Given material:

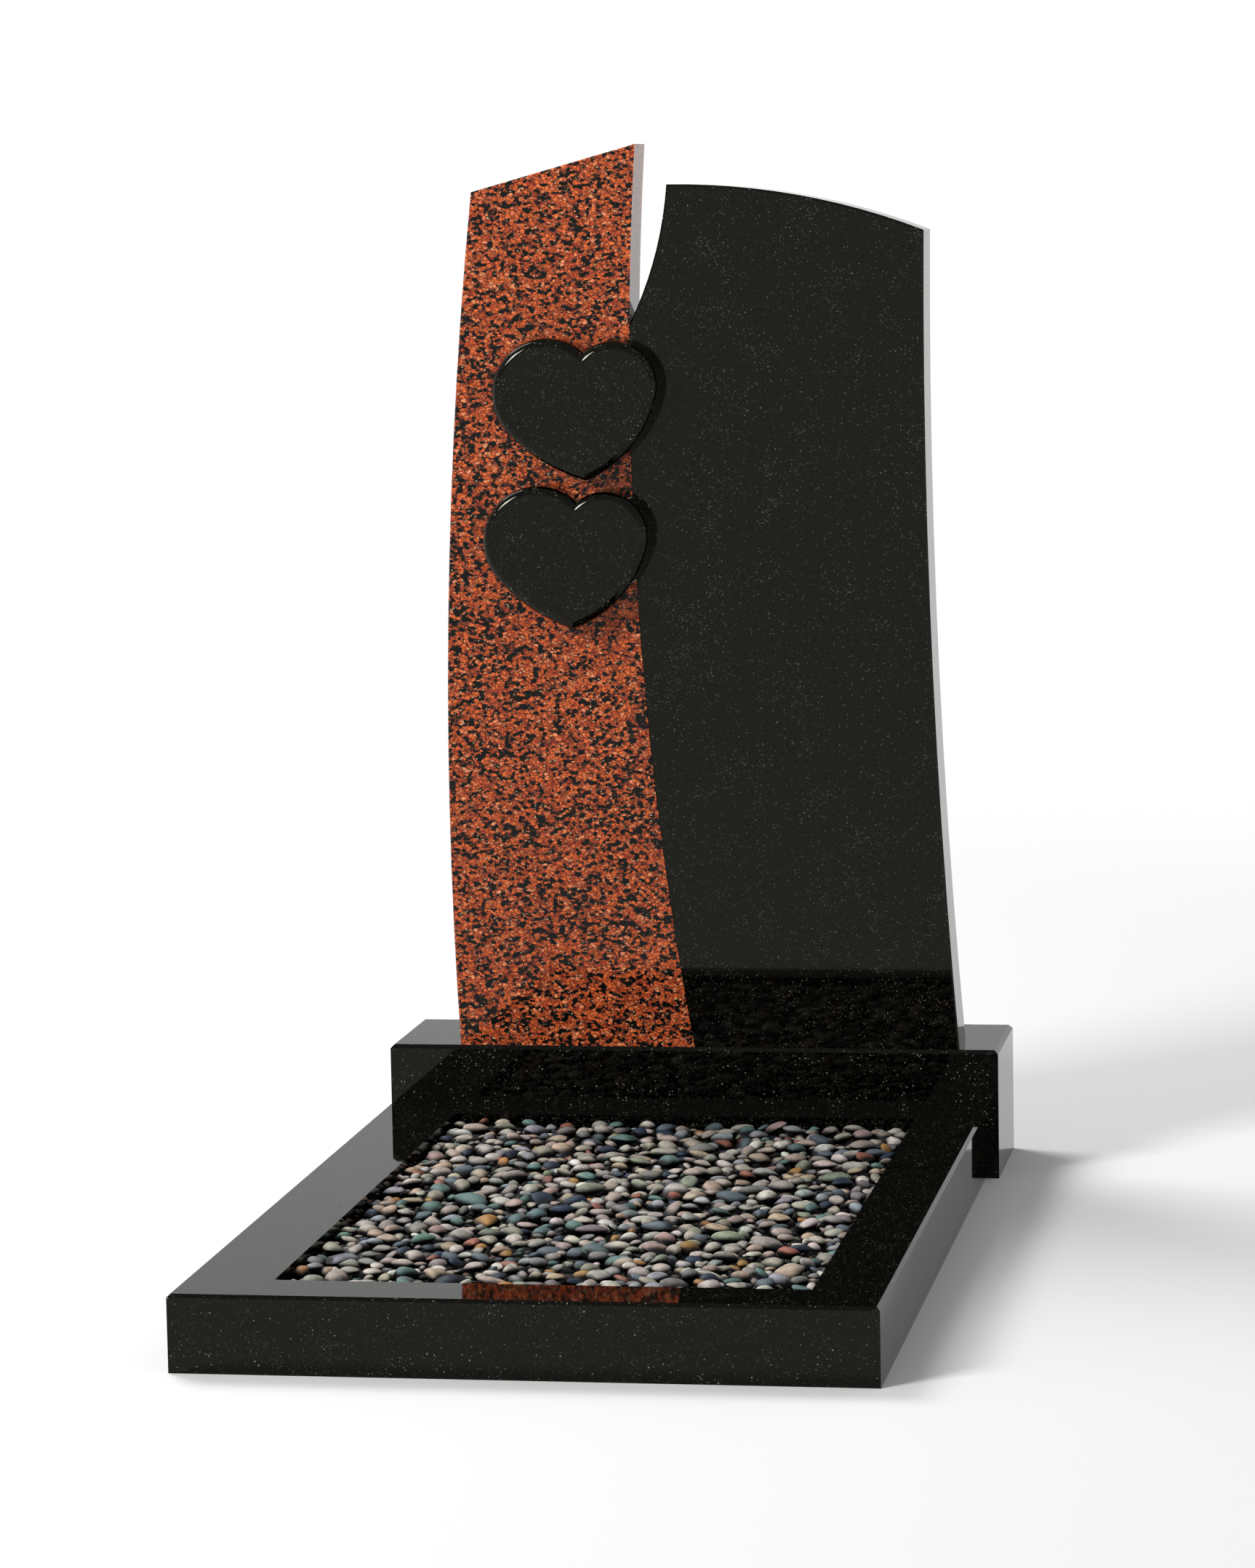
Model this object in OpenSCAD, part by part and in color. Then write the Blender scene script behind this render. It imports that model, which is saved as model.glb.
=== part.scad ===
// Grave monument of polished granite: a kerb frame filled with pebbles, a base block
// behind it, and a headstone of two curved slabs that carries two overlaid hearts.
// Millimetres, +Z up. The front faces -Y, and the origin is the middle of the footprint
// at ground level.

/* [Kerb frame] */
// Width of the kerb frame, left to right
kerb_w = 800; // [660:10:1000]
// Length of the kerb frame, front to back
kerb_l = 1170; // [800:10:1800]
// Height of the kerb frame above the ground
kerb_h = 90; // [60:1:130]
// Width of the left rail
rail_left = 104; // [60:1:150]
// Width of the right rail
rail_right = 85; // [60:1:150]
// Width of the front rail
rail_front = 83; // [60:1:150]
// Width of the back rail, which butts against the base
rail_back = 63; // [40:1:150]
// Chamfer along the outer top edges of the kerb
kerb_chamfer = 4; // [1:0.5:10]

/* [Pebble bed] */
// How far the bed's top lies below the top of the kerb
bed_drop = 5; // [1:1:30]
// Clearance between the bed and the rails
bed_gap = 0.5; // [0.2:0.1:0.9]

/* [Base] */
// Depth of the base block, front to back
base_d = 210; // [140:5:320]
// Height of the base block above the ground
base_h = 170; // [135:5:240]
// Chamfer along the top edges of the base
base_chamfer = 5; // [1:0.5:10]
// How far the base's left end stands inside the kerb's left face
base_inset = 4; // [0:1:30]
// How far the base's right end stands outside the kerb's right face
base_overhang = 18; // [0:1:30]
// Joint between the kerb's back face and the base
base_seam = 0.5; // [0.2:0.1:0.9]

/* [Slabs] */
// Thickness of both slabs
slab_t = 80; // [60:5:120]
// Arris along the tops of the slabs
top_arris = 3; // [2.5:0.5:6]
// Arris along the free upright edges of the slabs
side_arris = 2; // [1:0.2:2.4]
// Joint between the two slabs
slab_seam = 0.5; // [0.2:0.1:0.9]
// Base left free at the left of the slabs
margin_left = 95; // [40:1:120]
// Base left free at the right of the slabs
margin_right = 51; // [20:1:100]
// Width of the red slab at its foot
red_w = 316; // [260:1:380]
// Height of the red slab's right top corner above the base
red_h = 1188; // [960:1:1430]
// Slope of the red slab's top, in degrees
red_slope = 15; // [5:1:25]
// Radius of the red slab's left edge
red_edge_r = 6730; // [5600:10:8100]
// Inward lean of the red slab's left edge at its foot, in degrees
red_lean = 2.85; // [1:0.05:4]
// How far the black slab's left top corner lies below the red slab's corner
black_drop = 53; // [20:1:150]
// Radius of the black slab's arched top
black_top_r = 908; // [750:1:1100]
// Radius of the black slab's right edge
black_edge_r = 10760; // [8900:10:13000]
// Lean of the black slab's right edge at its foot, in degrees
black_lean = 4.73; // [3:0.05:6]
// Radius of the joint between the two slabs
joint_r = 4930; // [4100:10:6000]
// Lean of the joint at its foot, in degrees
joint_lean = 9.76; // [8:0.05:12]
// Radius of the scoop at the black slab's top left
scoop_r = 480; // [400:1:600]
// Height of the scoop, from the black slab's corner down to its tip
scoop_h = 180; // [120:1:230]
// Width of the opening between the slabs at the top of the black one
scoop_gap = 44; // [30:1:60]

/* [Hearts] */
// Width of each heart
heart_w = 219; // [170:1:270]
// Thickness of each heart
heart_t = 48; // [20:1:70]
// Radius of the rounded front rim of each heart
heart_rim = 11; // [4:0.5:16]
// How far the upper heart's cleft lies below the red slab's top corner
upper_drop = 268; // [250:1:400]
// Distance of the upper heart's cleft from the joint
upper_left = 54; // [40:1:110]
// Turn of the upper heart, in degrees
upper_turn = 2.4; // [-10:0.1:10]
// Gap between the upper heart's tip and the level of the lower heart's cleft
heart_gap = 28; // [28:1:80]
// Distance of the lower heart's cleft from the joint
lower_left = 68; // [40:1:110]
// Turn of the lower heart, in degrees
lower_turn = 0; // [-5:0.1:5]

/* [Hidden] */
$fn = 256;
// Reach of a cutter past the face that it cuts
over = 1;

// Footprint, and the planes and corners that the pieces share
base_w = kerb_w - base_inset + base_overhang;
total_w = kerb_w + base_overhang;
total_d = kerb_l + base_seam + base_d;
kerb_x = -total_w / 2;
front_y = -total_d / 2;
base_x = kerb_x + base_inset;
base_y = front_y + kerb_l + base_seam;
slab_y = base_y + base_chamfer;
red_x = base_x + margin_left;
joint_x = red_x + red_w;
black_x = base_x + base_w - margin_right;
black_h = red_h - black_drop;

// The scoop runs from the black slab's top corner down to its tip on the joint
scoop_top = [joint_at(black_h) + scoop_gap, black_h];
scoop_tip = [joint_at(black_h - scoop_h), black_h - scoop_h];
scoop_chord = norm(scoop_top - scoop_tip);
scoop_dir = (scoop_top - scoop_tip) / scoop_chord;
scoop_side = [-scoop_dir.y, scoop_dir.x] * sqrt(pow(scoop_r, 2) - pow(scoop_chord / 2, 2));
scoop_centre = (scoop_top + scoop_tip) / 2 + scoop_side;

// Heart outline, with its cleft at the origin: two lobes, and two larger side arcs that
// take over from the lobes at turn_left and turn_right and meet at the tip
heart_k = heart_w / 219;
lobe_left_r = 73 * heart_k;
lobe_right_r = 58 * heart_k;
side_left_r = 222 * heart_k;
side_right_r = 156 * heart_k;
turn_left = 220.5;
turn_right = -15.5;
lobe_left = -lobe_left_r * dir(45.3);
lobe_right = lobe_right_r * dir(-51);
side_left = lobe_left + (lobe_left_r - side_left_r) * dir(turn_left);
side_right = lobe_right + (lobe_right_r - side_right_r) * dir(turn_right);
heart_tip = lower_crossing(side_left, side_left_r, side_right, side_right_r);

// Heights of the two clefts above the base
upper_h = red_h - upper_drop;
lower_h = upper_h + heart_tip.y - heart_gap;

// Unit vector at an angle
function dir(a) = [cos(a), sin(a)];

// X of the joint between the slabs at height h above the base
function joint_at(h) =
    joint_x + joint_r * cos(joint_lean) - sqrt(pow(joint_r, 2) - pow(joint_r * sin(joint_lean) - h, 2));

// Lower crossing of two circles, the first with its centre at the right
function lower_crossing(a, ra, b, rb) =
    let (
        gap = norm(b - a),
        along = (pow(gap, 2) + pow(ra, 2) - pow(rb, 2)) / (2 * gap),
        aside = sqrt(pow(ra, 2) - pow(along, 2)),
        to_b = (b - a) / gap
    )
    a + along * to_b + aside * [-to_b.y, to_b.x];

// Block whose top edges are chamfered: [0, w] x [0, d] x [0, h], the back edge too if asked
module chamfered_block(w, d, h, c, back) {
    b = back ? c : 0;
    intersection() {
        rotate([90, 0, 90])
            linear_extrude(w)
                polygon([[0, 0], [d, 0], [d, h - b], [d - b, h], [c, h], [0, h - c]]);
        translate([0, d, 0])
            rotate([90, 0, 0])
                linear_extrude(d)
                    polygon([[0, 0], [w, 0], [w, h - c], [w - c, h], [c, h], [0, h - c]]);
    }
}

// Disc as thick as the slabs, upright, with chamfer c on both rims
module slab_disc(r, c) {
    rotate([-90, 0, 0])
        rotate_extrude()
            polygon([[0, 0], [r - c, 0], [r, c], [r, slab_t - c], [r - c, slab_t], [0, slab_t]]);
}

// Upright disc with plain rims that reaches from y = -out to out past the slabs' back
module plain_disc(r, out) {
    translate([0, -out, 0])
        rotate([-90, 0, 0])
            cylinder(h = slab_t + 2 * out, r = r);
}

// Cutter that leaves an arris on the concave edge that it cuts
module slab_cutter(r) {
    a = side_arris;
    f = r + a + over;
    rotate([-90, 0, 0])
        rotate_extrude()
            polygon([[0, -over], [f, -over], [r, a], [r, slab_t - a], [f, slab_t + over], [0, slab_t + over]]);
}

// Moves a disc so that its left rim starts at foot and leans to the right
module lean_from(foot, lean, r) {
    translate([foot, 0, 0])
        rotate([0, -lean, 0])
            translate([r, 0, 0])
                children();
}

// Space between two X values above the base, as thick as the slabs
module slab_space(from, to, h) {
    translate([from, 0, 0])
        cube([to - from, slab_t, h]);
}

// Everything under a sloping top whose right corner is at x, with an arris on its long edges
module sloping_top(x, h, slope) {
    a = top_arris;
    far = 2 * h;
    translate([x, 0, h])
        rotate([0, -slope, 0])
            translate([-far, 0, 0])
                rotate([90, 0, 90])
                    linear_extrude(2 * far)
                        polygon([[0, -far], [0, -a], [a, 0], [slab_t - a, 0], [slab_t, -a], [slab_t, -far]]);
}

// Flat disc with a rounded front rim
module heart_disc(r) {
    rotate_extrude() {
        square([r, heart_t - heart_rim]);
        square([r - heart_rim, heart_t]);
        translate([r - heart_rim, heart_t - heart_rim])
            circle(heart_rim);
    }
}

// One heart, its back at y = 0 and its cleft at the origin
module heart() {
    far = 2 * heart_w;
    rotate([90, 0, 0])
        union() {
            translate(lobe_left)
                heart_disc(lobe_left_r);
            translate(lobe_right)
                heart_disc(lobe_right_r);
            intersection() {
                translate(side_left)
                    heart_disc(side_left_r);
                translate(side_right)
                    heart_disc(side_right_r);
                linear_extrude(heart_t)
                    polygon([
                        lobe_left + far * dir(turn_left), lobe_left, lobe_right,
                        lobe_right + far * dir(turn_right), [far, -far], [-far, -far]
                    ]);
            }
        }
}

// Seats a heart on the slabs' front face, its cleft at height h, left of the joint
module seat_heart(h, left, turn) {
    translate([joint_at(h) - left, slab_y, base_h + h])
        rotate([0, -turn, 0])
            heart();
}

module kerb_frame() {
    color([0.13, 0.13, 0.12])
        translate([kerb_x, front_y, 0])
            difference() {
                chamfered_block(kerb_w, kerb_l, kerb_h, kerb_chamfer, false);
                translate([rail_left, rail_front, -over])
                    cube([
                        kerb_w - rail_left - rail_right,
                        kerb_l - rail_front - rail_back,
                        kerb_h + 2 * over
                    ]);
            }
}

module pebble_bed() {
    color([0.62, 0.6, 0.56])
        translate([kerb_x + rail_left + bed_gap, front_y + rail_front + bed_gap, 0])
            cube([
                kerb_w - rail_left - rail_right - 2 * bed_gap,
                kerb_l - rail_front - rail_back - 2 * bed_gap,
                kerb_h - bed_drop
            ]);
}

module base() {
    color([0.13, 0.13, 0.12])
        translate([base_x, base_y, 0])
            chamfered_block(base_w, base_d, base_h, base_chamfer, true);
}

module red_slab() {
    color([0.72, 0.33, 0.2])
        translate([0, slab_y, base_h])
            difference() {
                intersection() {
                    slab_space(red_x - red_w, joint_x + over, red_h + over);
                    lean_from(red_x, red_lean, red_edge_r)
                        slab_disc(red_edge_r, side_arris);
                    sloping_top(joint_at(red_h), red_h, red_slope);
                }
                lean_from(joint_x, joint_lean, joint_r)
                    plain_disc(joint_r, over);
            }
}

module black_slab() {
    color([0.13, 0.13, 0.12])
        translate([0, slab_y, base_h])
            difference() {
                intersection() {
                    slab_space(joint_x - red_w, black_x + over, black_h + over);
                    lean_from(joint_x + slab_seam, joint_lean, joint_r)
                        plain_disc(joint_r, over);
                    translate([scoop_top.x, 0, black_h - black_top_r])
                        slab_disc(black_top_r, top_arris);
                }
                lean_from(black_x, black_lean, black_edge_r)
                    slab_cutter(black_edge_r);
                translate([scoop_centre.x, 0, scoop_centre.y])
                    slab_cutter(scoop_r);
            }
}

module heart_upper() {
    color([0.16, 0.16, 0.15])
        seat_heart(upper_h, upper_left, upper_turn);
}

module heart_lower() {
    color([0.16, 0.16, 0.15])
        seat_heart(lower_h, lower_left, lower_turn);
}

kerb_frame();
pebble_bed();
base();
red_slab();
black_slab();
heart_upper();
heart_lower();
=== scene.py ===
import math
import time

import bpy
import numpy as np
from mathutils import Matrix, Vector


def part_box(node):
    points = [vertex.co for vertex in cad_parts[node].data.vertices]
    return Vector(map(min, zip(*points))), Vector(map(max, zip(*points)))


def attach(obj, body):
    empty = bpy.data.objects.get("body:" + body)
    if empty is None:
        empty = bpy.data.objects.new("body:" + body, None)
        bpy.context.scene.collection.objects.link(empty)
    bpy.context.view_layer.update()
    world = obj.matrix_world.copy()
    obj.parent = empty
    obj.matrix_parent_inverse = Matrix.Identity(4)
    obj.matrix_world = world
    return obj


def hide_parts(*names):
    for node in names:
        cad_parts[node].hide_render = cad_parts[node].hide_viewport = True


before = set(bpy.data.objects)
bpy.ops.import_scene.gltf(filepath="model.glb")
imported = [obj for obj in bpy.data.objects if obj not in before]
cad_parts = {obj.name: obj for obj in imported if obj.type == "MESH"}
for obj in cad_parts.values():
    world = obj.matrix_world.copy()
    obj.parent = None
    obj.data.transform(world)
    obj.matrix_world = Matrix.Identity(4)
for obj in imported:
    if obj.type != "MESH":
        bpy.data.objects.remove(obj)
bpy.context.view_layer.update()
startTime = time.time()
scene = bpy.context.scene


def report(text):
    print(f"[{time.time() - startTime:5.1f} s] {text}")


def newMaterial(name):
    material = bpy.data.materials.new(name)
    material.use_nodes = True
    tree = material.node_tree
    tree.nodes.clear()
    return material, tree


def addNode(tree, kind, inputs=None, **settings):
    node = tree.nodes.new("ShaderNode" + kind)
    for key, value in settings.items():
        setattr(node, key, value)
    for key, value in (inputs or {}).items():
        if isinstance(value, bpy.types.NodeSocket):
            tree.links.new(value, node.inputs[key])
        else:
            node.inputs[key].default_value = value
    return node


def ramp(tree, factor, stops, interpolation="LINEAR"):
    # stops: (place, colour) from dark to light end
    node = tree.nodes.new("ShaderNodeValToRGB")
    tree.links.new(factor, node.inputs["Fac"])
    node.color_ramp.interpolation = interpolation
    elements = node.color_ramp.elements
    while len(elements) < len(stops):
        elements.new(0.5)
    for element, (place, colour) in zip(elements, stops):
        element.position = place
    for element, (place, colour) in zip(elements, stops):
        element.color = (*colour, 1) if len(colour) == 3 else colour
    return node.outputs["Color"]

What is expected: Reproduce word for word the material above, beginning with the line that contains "translate([scoop_centre.x, 0, scoop_centre.y])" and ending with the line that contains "before = set(bpy.data.objects)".

Response to this task:
                translate([scoop_centre.x, 0, scoop_centre.y])
                    slab_cutter(scoop_r);
            }
}

module heart_upper() {
    color([0.16, 0.16, 0.15])
        seat_heart(upper_h, upper_left, upper_turn);
}

module heart_lower() {
    color([0.16, 0.16, 0.15])
        seat_heart(lower_h, lower_left, lower_turn);
}

kerb_frame();
pebble_bed();
base();
red_slab();
black_slab();
heart_upper();
heart_lower();
=== scene.py ===
import math
import time

import bpy
import numpy as np
from mathutils import Matrix, Vector


def part_box(node):
    points = [vertex.co for vertex in cad_parts[node].data.vertices]
    return Vector(map(min, zip(*points))), Vector(map(max, zip(*points)))


def attach(obj, body):
    empty = bpy.data.objects.get("body:" + body)
    if empty is None:
        empty = bpy.data.objects.new("body:" + body, None)
        bpy.context.scene.collection.objects.link(empty)
    bpy.context.view_layer.update()
    world = obj.matrix_world.copy()
    obj.parent = empty
    obj.matrix_parent_inverse = Matrix.Identity(4)
    obj.matrix_world = world
    return obj


def hide_parts(*names):
    for node in names:
        cad_parts[node].hide_render = cad_parts[node].hide_viewport = True


before = set(bpy.data.objects)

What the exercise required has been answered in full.